Ронни, засмеявшись, пожал плечами и тоже начал одеваться.
— А если и догадаются, то что из того? — спросил он спокойно. — Мы муж и жена, ты так сама захотела!
— Не болтай ерунду. Я вынуждена была это сказать, чтобы не оказаться в глупом положении. В конце концов, кашу заварил ты, привезя меня сюда!
— Как жаль, что в доме у Эдуарда нет душа, — невозмутимо посетовал Ронни, покидая пристройку.
Марина вышла только через десять минут, потратив это время на вычесывание из волос травы и приведение своей внешности в порядок.

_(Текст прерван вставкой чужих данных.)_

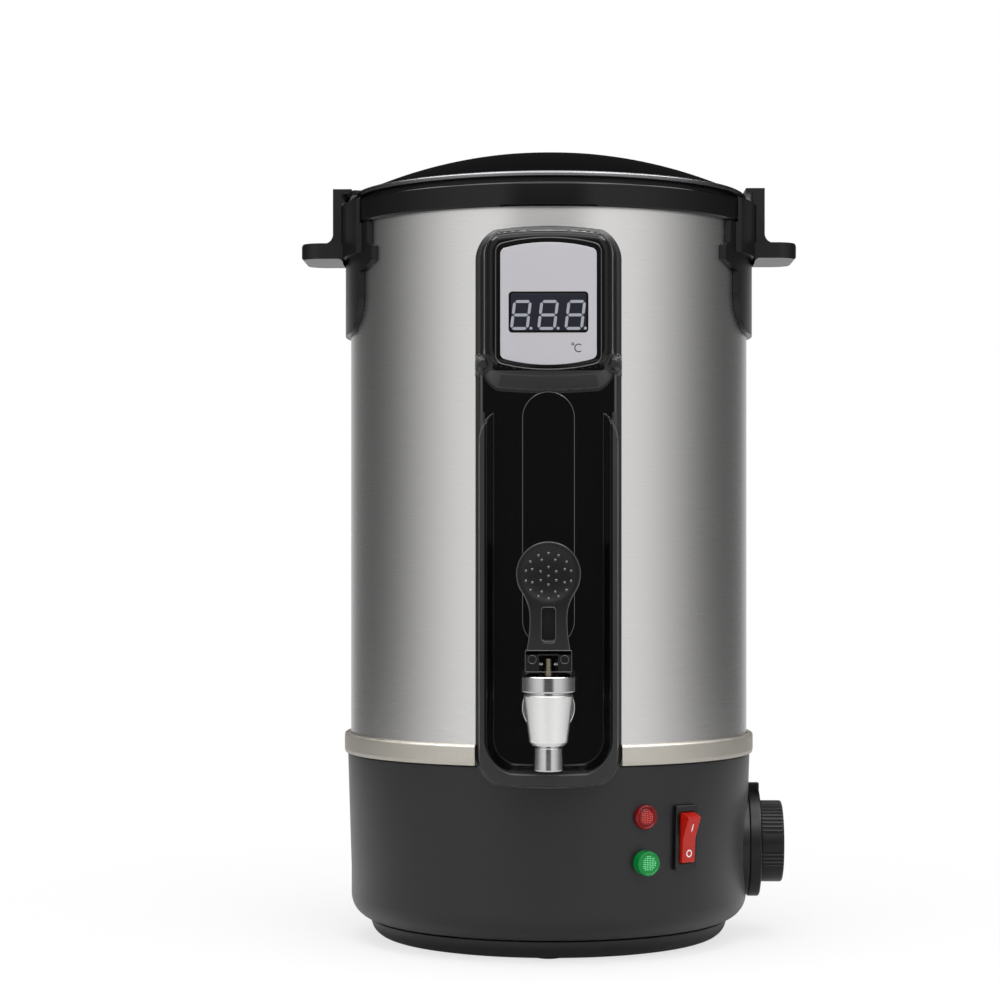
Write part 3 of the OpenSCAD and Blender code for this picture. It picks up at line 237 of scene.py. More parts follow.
gloss_black = moulded("gloss black ABS", "#0b0b0c", 0.1, 1.2, 0.0004, 0.006, 1.32)
panel_satin = moulded("satin panel ABS", "#1f1f1f", 0.34, 0.5, 0.004)
satin_black = moulded("satin black ABS", "#0a0a0a", 0.34, 0.35, 0.006, ior=1.34)
# A lighter black for fine lines, beads and dots: its light colour paints the highlight their edges
# would catch.
painted_highlight_black = moulded("black ABS lightened as painted edge highlight", "#343435", 0.2, 1.0, 0.0005, ior=1.7)
base_black = moulded("satin black base ABS", "#101013", 0.4, 0.4, 0.006, ior=1.42,
                     Sheen_Weight=0.1, Sheen_Roughness=0.4)
foot_black = moulded("satin black foot ABS", "#0c0c0d", 0.42, 0.4, 0.006, ior=1.42)
switch_black = moulded("black nylon", "#090909", 0.34, 0.5, 0.004, ior=1.4)
rubber = moulded("black rubber", "#1a1a1a", 0.75, 0.6, 0.03)
silicone = moulded("black silicone", "#0c0c0c", 0.55, 0.8, 0.01)
seal_red = moulded("red silicone", "#b2552f", 0.5, 0.8, 0.01)
ceramic = moulded("unglazed ceramic", "#d8d1c0", 0.7, 0.7, 0.03)
board = moulded("green solder mask", "#14532e", 0.35, 1.5, 0.01)
smoked = moulded("smoked acrylic", "#23242e", 0.1, 2.0, 0.0005)
silver_vinyl = moulded("silver vinyl", "#b3b1b6", 0.42, 0.4, 0.004, Metallic=0.25)
white_ink = moulded("white printing ink", "#e8e8e8", 0.5, 0.3, 0.004)
dark_ink = moulded("black printing ink", "#1b1b1d", 0.5, 0.3, 0.004)
segment_grey = moulded("unlit diffuser", "#9799a2", 0.4, 0.5, 0.004)
print("metals and plastics:", len(bpy.data.materials))

# %% [markdown]
# ** Clear coloured plastic**: the rocker and lamps are polycarbonate, tinted through. A small
# emission of their own colour is a painted glow in place of light that goes in and comes back
# coloured, so they glow a little against the black base.

# %% Tinted polycarbonate
def tinted(name, color, rough, glow):
    """Tinted clear plastic, a little see-through, with a painted glow of its own colour in place of
    light scattered back out of it.
    """
    material, tree, shader = surface(name, color, Roughness=rough, IOR=1.36,
                                     Transmission_Weight=0.1, Emission_Color=rgb(color),
                                     Emission_Strength=glow)
    cloud = noise(tree, 3.0)
    vary(tree, shader, "Roughness", ranged(tree, cloud, rough * 0.8, rough * 1.2))
    relief(tree, shader, cloud, 0.01)
    return material

rocker_red = tinted("red polycarbonate", "#b01a0c", 0.16, 0.1)
lens_red = tinted("red lamp polycarbonate", "#780204", 0.12, 0.04)
# The lamps' bumps: a lighter tint with more emission, a painted highlight and glow.
red_bumps_painted_glow = tinted("red lamp bumps, lightened with painted glow", "#e2564a", 0.12, 0.12)
lens_green = tinted("green lamp polycarbonate", "#007c34", 0.12, 0.14)
green_bumps_painted_glow = tinted("green lamp bumps, lightened with painted glow", "#7fe8a8", 0.12, 0.2)
print("materials:", len(bpy.data.materials))

# %% [markdown]
# Each node of the exact model gets its finish. Most of those that show from outside are
# covered by finer pieces further on. The rest, such as pot, pin and screws, stay as they are.

# %% Finishes of the solids
finishes = [
    (steel, "outer_shell"), (pot_steel, "inner_pot"), (nickel, "trim_ring temperature_probe"),
    (gloss_black, "top_rim lid front_panel"), (base_black, "base_housing"),
    (foot_black, "foot_ring"), (rubber, "rubber_feet"), (aluminium, "heating_plate"),
    (zinc, "base_plate base_screws handle_screws panel_screws tap_spring lever_pin "
           "thermostat thermostat_shaft knob_screw"),
    (oxide_steel, "heating_element"), (ceramic, "thermal_cutout terminal_block"),
    (satin_black, "left_handle right_handle tap_lever dial_plate thermostat_knob"),
    (silicone, "lid_gasket tap_washers"), (silver_vinyl, "display_label"),
    (smoked, "display_window"), (board, "display_board"), (satin_chrome, "tap_body"),
    (chrome, "tap_spout tap_collar tap_nut"), (brass, "tap_stem"), (seal_red, "tap_seal"),
    (copper, "capillary_bulb"), (rocker_red, "switch_rocker"), (lens_red, "red_lamp"),
    (lens_green, "green_lamp"), (switch_black, "power_switch lamp_nuts cord_gland gland_nut"),
]
finished = set()
for material, names in finishes:
    for name in names.split():
        nodes[name].data.materials.clear()
        nodes[name].data.materials.append(material)
        finished.add(name)
body_of = {node: body for body, members in frame["record"]["behaviour"]["bodies"].items()
           for node in members}
print("finished nodes:", len(finished), "bare:", sorted(set(nodes) - finished))

# %% [markdown]
# Every new piece is a set of patches: grids of points worked out at once, with four-sided
# faces between them. One function joins the patches, closes poles and seams by merging equal
# points, turns all faces outwards and puts the piece on its body.

# %% Grids and pieces
MERGE, SLIVER = 2e-6, 1e-7      # metres

def weave(grid, round_rows=False, round_cols=False):
    """Points of a grid [rows, cols, 3] and the four-sided faces between neighbours."""
    rows, cols = grid.shape[:2]
    i = np.arange(rows if round_rows else rows - 1)[:, None]
    j = np.arange(cols if round_cols else cols - 1)[None, :]
    down, right = (i + 1) % rows, (j + 1) % cols
    quads = np.stack([i * cols + j, i * cols + right, down * cols + right, down * cols + j], -1)
    return grid.reshape(-1, 3), quads.reshape(-1, 4)

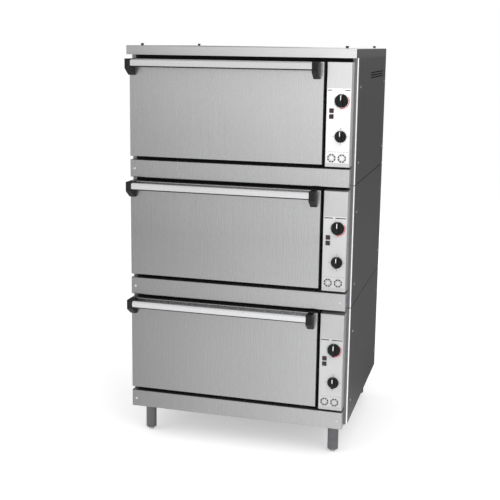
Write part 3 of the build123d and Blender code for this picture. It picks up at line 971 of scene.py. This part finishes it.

Чтобы пройти в дом, ей пришлось протолкаться через толпу человек в пятнадцать. Толпа в основном состояла из подростков и молодежи. Они были настолько поглощены разглядыванием кого-то в окнах веранды, что не обратили на нее никакого внимания.
— Это Ронни Сэндз… — услышала Марина их перешептывания. — Сам Ронни Сэндз? Не может быть. Какой-то другой мужик, похожий на него… Нет, это он сам!..
В большой комнате помимо Ронни, Лидии Петровны, Насти и обоих внуков сидели три незнакомые женщины и долговязый мужчина средних лет, в потертом мышином пиджаке и галстуке. Оказалось, соседи. Прослышав от детей о приезде американской знаменитости, они явились к Воронихиным, чтобы лично в этом удостовериться. На Сэндза они смотрели как на диковинного зверя, а тот, надев на лицо дежурную улыбку, уклончиво и не слишком внятно отвечал на их вопросы. В обществе зоотехника и доярок он чувствовал себя скованно, однако старался не показывать этого. Доярок прежде всего интересовало, сколько он зарабатывает. Это был тот самый вопрос, на который они прямо-таки жаждали получить конкретный ответ, а Ронни именно об этом меньше всего хотелось распространяться. Увидев Марину, он поспешно поднялся с дивана.